# Conquering Irritable Bowel Syndrome by Dr. Nicholas J. Talley



## Jeffrey Roberts (Apr 15, 1987)

Conquering Irritable Bowel Syndrome: A Guide To Liberating Those Suffering With Chronic Stomach or Bowel ProblemsNicholas J. Talley MD, B.C. Decker, 2005ISBN 1896998224







The new gold standard for guiding an IBS sufferer.Dr. Talley, a leader in IBS research, has woven together a reference guide for IBS sufferers that will become the new gold standard for understanding and guiding sufferers. His balance of medical jargon along with passages from actual sufferers neatly addresses all areas of the disorder. Dr. Talley's years of dedication to his research and to the patient shines through in this easy to read and informative book.


----------



## 14416 (Jun 21, 2005)

Thanks for the review Jeff - this looks like a book I will be purchasing!
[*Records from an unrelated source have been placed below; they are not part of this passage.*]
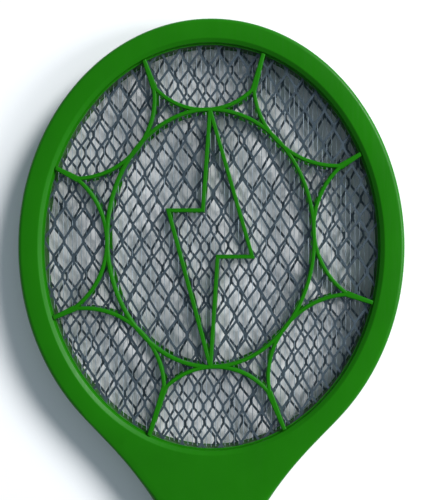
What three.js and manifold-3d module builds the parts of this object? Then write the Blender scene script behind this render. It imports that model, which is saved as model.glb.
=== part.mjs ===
// Electric fly swatter: an oval racket head with three electrodes behind moulded guards, and a hollow
// handle that holds the cells, the board and the controls.
// Millimetres. +X across the racket, +Y from the butt to the head, +Z out of the front face. The racket
// lies on its flat back at Z = 0, with the origin under the middle of its length and width.

import * as THREE from "three";
import { mergeVertices } from "three/addons/utils/BufferGeometryUtils.js";
import Module from "manifold-3d";

const wasm = await Module();
wasm.setup();

// ---- driving dimensions ----

const overallLength = 480;
const headWidth = 206;
const headLength = 243;
const headThickness = 18;
const rimWidth = 13.3; // from the outer edge to the opening
const rimCorner = 2.4; // rounded outer edge of the rim
const lipWidth = 3; // sloped inner edge of the rim, in plan
const lipDrop = 2.7; // and in depth
const wall = 2; // moulded wall
const partingGap = 0.3; // between the two frames
const fitGap = 0.3; // beside a piece that sits in another
const layerGap = 0.1; // between the stacked layers in the head

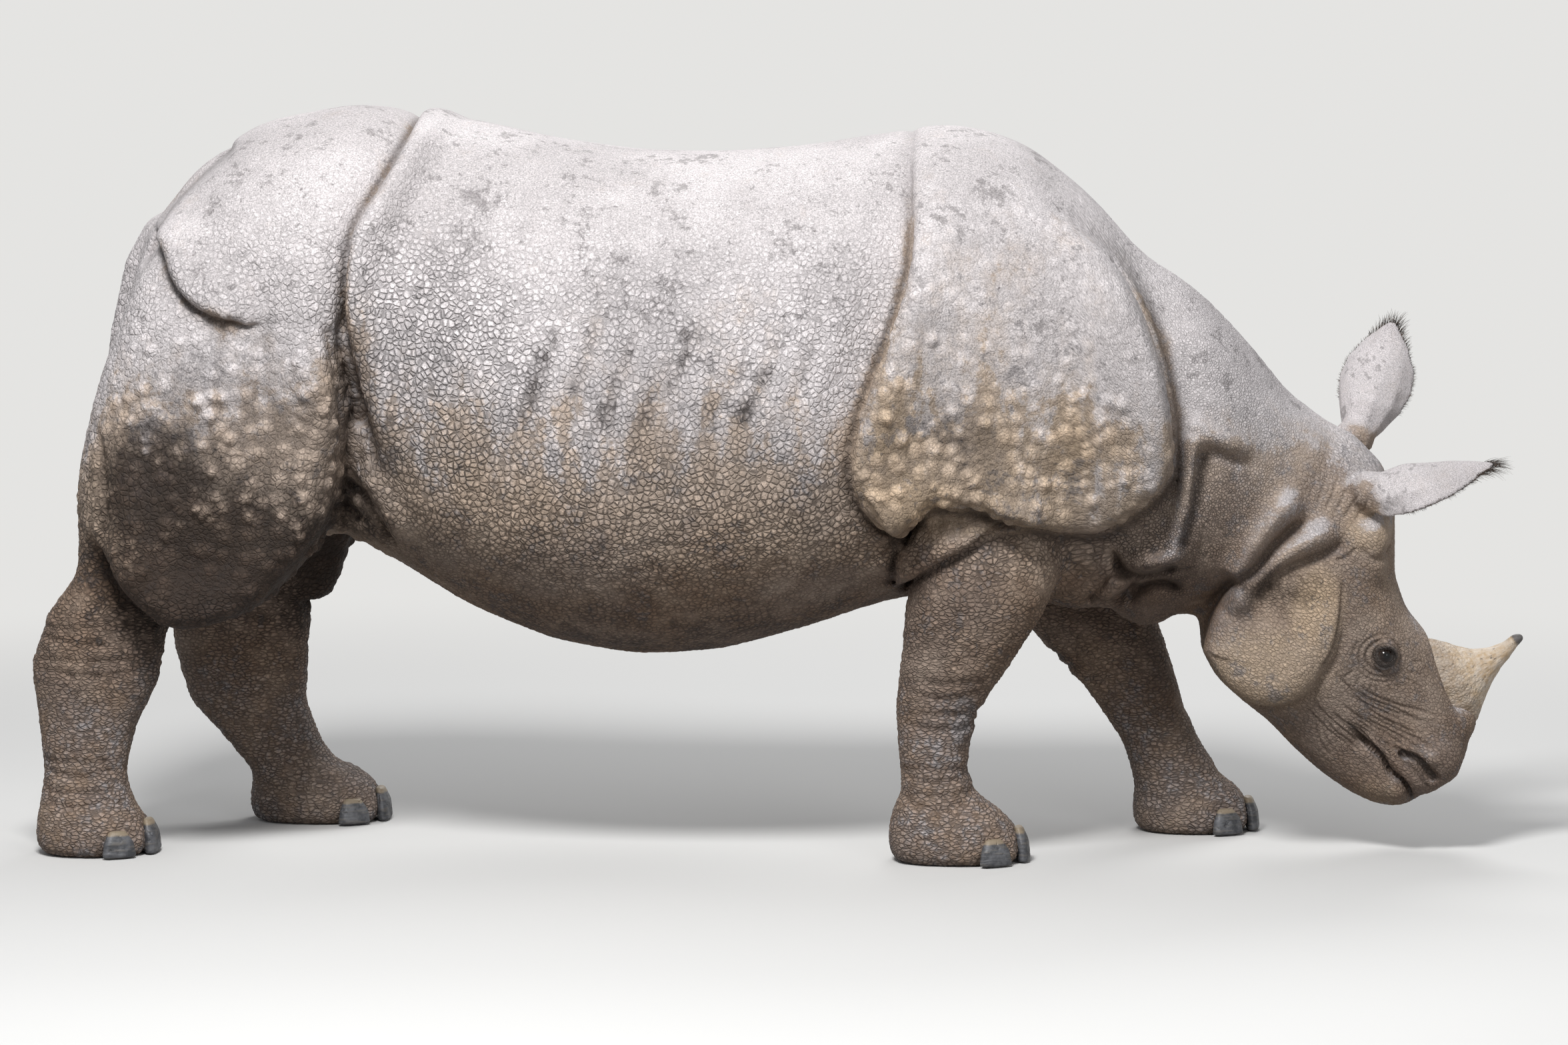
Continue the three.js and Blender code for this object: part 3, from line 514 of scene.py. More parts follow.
# ------------------------------------------------------------------ reading and changing meshes
def read_values(items, name, width=1, kind=np.float32):
    """One value, or `width` values, of each of a mesh's vertices, edges, loops or faces."""
    values = np.empty(len(items) * width, kind)
    items.foreach_get(name, values)
    return values.reshape(-1, width) if width > 1 else values


def points_of(mesh):
    return read_values(mesh.vertices, "co", 3)


def set_points(mesh, points):
    mesh.vertices.foreach_set("co", np.ascontiguousarray(points, np.float32).ravel())
    mesh.update()


def keep_above_floor(mesh):
    """Flattens whatever the relief pushed below the floor."""
    points = points_of(mesh)
    points[:, 2] = np.maximum(points[:, 2], 0.0)
    set_points(mesh, points)


# ------------------------------------------------------------------ the hide as a distance field
def mesh_arrays(names):
    """Vertices and triangles of CAD nodes together."""
    vertices = []
    triangles = []
    start = 0
    for name in names:
        mesh = frame["nodes"][name].data
        mesh.calc_loop_triangles()
        vertices.append(points_of(mesh))
        triangles.append(read_values(mesh.loop_triangles, "vertices", 3, np.int32) + start)
        start += len(mesh.vertices)
    return np.vstack(vertices), np.vstack(triangles).astype(np.uint32)


class Field:
    """Signed distances on a regular grid round a part of the animal, negative inside."""

    def __init__(self, low, high, step, margin=0.05):
        self.step = step
        self.low = np.floor((np.array(low) - margin) / step).astype(int)
        top = np.ceil((np.array(high) + margin) / step).astype(int)
        self.shape = tuple(int(n) for n in top - self.low)
        self.axes = [((self.low[k] + np.arange(self.shape[k])) * step).astype(np.float32) for k in range(3)]
        self.value = None

    def grid_points(self):
        x, y, z = self.axes
        return x[:, None, None], y[None, :, None], z[None, None, :]

    def from_mesh(self, points, triangles=None, quads=None, reach=REACH):
        """Distances to a closed mesh, true as far as `reach`."""
        transform = vdb.createLinearTransform(voxelSize=self.step)
        grid = vdb.FloatGrid.createLevelSetFromPolygons(
            points.astype(np.float32), triangles=triangles, quads=quads, transform=transform,
            halfWidth=reach / self.step)
        value = np.full(self.shape, reach, np.float32)
        grid.copyToArray(value, ijk=tuple(int(n) for n in self.low))
        return value

    def to_quads(self, value, level=0.0):
        grid = vdb.FloatGrid(float(REACH))
        grid.copyFromArray(value, ijk=tuple(int(n) for n in self.low))
        grid.transform = vdb.createLinearTransform(voxelSize=self.step)
        return grid.convertToQuads(isovalue=level)

    def window(self, centre, reach):
        """Index slices and coordinates of the cells within `reach` of a point."""
        slices = []
        coords = []
        for k in range(3):
            first = max(0, int(math.floor((centre[k] - reach) / self.step)) - self.low[k])
            last = min(self.shape[k], int(math.ceil((centre[k] + reach) / self.step)) - self.low[k] + 1)
            slices.append(slice(first, max(first, last)))
            coords.append(self.axes[k][slices[k]])
        x, y, z = coords
        return tuple(slices), x[:, None, None], y[None, :, None], z[None, None, :]

    def sample(self, points):
        """Trilinear values at points (N, 3)."""
        position = points / self.step - self.low
        cell = np.clip(np.floor(position).astype(int), 0, np.array(self.shape) - 2)
        t = (position - cell).astype(np.float32)
        out = np.zeros(len(points), np.float32)
        for corner in range(8):
            offset = np.array([(corner >> k) & 1 for k in range(3)])
            weight = np.prod(np.where(offset, t, 1.0 - t), axis=1)
            index = cell + offset
            out += weight * self.value[index[:, 0], index[:, 1], index[:, 2]]
        return out

    def ball(self, centre, radius, blend):
        """The cells round a ball, and their distances from its surface."""
        slices, x, y, z = self.window(centre, radius + 3 * blend)
        return slices, np.sqrt((x - centre[0]) ** 2 + (y - centre[1]) ** 2 + (z - centre[2]) ** 2) - radius

    def carve(self, centre, radius, blend):
        """Cuts a ball out, with a softened rim."""
        slices, ball = self.ball(centre, radius, blend)
        self.value[slices] = -smooth_min(-self.value[slices], ball, blend)

    def add(self, centre, radius, blend):
        """Melts a ball on."""
        slices, ball = self.ball(centre, radius, blend)
        self.value[slices] = smooth_min(self.value[slices], ball, blend)

    def surface(self, x, z, side):
        """The y of the hide on the given side at a place in side view, or 0 beside the body."""
        i = int(round(x / self.step)) - self.low[0]
        k = int(round(z / self.step)) - self.low[2]
        row = self.value[i, :, k]
        within = np.flatnonzero(row < 0)
        if not len(within):
            return 0.0
        j = within[-1] if side > 0 else within[0]
        beyond = j + (1 if side > 0 else -1)
        t = row[j] / (row[j] - row[beyond])
        return float(self.axes[1][j] + side * t * self.step)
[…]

Mucho appreciated


----------



## 22599 (Nov 27, 2006)

I have read this book and it is amazing! The book is seriously a guide to whatever you want to know about IBS. I even used it as a guide for a research paper I did for a college class! You can buy it in the internet (that is what I did) and read it in your spare time. The book is so easy to read and a good guide to causes, treatment and/or mangement of IBS!


----------